解決すべき技術的な課題があり、センサーのイメージクオリティを最大に発揮するには物理フィルターが無い素の状態である事が理想的で、撮像面に近い位置のフィルター構成はイメージクオリティに及ぼす影響があり注意深く設計する必要がある。何よりもフィルターを使用しない時のスペースについては、かなり頭を悩ませるポイントではいかなと思う。ミラーレスカメラの最大の長所はカメラサイズだと思うので、そのリスクというものがあるのではないかと…私が思うだけでもこれだけの課題がある。

この課題を解決するためには、イメージセンサー、画像処理技術、フィルターデバイスの構成など様々なエレメントがあると思うが、それをブレイクスルーするようなアイディアが一歩二歩必要に感じる。当社として様々なアプローチの可能性をしっかり検討していければと思う。

MFTとLマウントの技術は共有している

イメージセンサーとマウントに差はあるが、それ以外の要素 画像処理エンジン、ジャイロセンサー、手ブレ補正アルゴリズム、ファインダー、モニタ、ワイヤレスモジュールなどのコンポーネントやソフトウェアの部分はほぼ共有化している。これによって両カメララインの画作りやユーザーインターフェースの一貫性を保つことがLUMIXカメラとして出来ている。特徴が異なるカメラシステムの改善をお互いが供給し合い導入する事によって、さらに改善し高性能化する事に貢献できていると思っている

小型なカメラ要望の声は我々に届いている ※オリジナルGH1のようなポケットサイズカメラの計画はあるのか?という質問に対して

今後の新商品計画について明かす事は出来ないが、小型なフォームファクターカメラを求める声は我々にも複数届いている。ディレクターズビューファインダーが使えるようなカメラやシネマティックなVlogを気軽に撮りたい声も実際にあり、これらのニーズに応えるために「G100」のようなフォームファクターのカメラを進化させていくことが有力な方法の1つであると感じている。
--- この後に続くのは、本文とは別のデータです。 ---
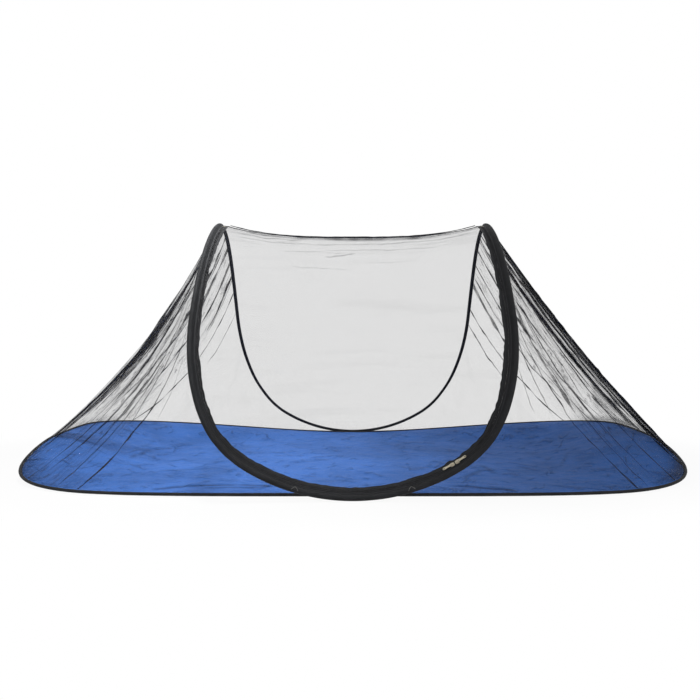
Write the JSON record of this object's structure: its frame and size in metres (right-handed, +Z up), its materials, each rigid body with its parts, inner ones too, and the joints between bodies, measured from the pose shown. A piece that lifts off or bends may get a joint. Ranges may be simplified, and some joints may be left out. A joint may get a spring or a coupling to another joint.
{
  "type": "mosquito net tent",
  "caption": "Long low pop-up mosquito net tent: saddle hoop of spring steel over a floor ring, blue floor, black net and a zipped door.",
  "frame": {"origin": "middle of the floor's underside, on the ground", "axes": "+Z up, +X along the tent's length, the zipped door faces -Y"},
  "size_m": [1.9784, 1.0484, 0.7725],
  "materials": {
    "floor_cloth": "woven polyester, slight sheen",
    "net": "fine knitted mesh",
    "binding": "folded woven tape",
    "zip_tape": "woven zip tape",
    "zip_coil": "nylon coil",
    "spring_steel": "drawn wire",
    "zip_metal": "pale nickel plate"
  },
  "bodies": {
    "tent": {"floor_sheet": "floor_cloth", "floor_edge_binding": "binding", "floor_ring_wire": "spring_steel", "floor_ring_ferrule": "spring_steel", "hoop_wire": "spring_steel", "hoop_wire_ferrule": "spring_steel", "front_hoop_sleeve": "binding", "rear_hoop_sleeve": "binding", "left_end_net_front": "net", "left_end_net_rear": "net", "left_end_seam_tape": "binding", "right_end_net_front": "net", "right_end_net_rear": "net", "right_end_seam_tape": "binding", "rear_net_wall": "net", "ridge_seam_tape": "binding", "zip_tape_frame": "zip_tape", "zip_teeth_frame": "zip_coil", "zip_stop_frame_left": "zip_metal", "zip_stop_frame_right": "zip_metal"},
    "door": {"door_net": "net", "door_top_hem": "binding", "zip_tape_door": "zip_tape", "zip_teeth_door_lower": "zip_coil", "zip_teeth_door_upper": "zip_coil", "zip_stop_door_left": "zip_metal", "zip_stop_door_right": "zip_metal"},
    "slider_lower": {"zip_slider_lower": "zip_metal"},
    "slider_upper": {"zip_slider_upper": "zip_metal"},
    "pull_lower": {"zip_pull_lower": "zip_metal"},
    "pull_upper": {"zip_pull_upper": "zip_metal"}
  },
  "joints": [
    {"name": "door_swing", "type": "hinge", "parent": "tent", "child": "door", "pos_m": [0, -0.0088, 0.76921], "axis": [-1, 0, 0], "range_deg": [0, 110]},
    {"name": "lower_slider_run", "type": "hinge", "parent": "tent", "child": "slider_lower", "pos_m": [0, -0.535, 0.5285], "axis": [0, 1, 0], "range_deg": [0, 58]},
    {"name": "upper_slider_run", "type": "hinge", "parent": "tent", "child": "slider_upper", "pos_m": [0.11846, -0.535, 0.33135], "axis": [0, -1, 0], "range_deg": [0, 19]},
    {"name": "lower_pull_swing", "type": "hinge", "parent": "slider_lower", "child": "pull_lower", "pos_m": [0.25299, -0.52425, 0.09339], "axis": [-0.3546, 0.7071, 0.6117], "range_deg": [0, 110]},
    {"name": "upper_pull_swing", "type": "hinge", "parent": "slider_upper", "child": "pull_upper", "pos_m": [0.26527, -0.52425, 0.10082], "axis": [0.3784, -0.7071, -0.5974], "range_deg": [0, 110]}
  ]
}
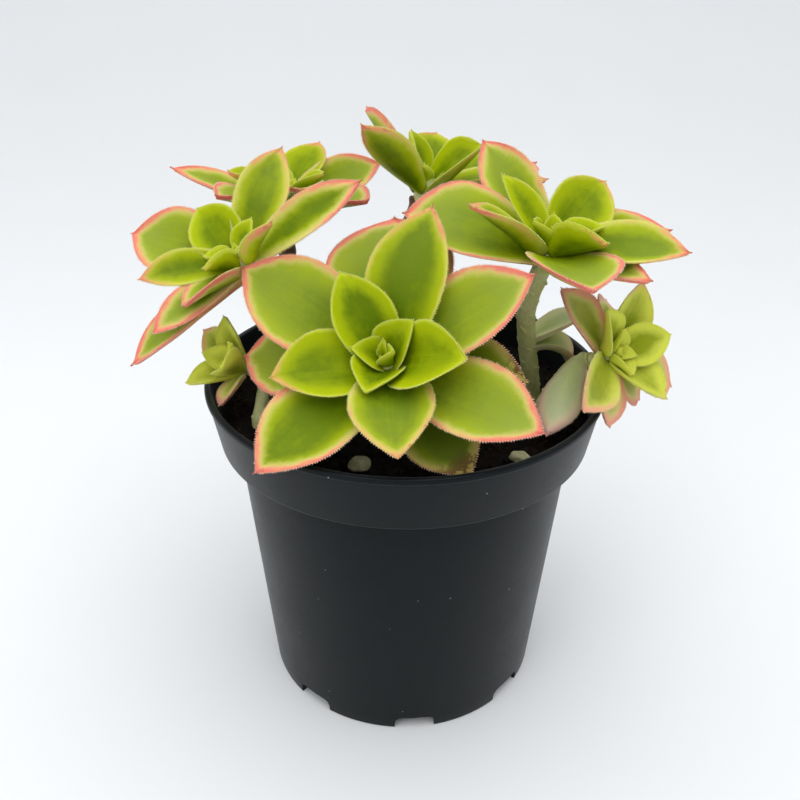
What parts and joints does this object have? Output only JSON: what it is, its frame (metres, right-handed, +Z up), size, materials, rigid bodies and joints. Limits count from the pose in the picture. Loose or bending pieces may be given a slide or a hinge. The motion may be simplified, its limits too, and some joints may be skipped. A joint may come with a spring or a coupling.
{
  "type": "potted aeonium",
  "caption": "Variegated aeonium succulent with pinwheel leaf heads on short woody stems, growing in soil in a tapered plastic nursery pot.",
  "frame": {"origin": "centre of the pot's underside, on the surface it stands on", "axes": "+Z up along the pot's axis, -Y towards the side with the largest leaf head"},
  "size_m": [0.1416, 0.1151, 0.1519],
  "materials": {
    "pot_plastic": "satin moulded plastic",
    "growing_mix": "loose and damp",
    "leaf": "satin, with pale and coral margins",
    "young_leaf": "satin, with pale and pink margins",
    "woody_stem": "bark",
    "green_stem": "matt",
    "grit": "rough stone"
  },
  "bodies": {
    "root": {"pot": "pot_plastic", "soil": "growing_mix", "head_front": "leaf", "head_left": "leaf", "head_right": "leaf", "head_back": "leaf", "head_back_left": "leaf", "offset_right": "young_leaf", "offset_left": "young_leaf", "stem_head_front": "woody_stem", "stem_head_left": "woody_stem", "stem_head_right": "green_stem", "stem_head_back": "woody_stem", "stem_head_back_left": "woody_stem", "stem_offset_right": "green_stem", "stem_offset_left": "green_stem", "grit_1": "grit", "grit_2": "grit", "grit_3": "grit"}
  },
  "joints": []
}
しかし非常に小型なカメラサイズと高性能なビデオパフォーマンスは熱処理において表裏一体でトレードオフの関係ある事は事実であり、ブレイクスルーしなければならない課題がいくつかあると予想します。これについても当社にとって次の一手であり、どうのような解決手段があるのか引き続き検討していきたいと思っている。

すでに未来のカメラの企画検討は始まっている LUMIXの次の一手を期待して欲しい

GHラインの今後の展望を明かす事はできないが、GHシリーズのコンセプトとして映像制作の現場で " 真実 " がいるカメラを基本としながらも人とは違うワンランク上の映像表現を可能にする、そういうカメラを目指す考え方は不変である。これからも大事にしなければならないと思っている。

競争が非常に激しいカメラ業界ではあるが、いつの時代も顧客のクリエイティビティに寄り添い幅広い映像制作の用途の中で実用的であり続ける事がGHシリーズの目指す姿と思っている。RAW内部記録などのRAWソリューションやクラウドベースのストリーミングなどのトレンドの兆しがあり、その他にも様々なUXの兆しがありGHシリーズとしてどういった価値を提供できるのか、業界のトレンドや顧客のインサイトに着目し次の一手を絞っていきたい。

すでに未来のカメラの企画検討は始まっている。クリエイターの皆様と共に進化していく " LUMIX " を今後もご期待していただければと思っている。

春先に「GH6」が登場し話題となりましたが、2022年後半にLマウント 新型カメラが登場してくるのか気になるところ。「GH6」と同じ世代の新型MTF機の動向や、Lマウント Sシリーズの次世代機の動向も注目です。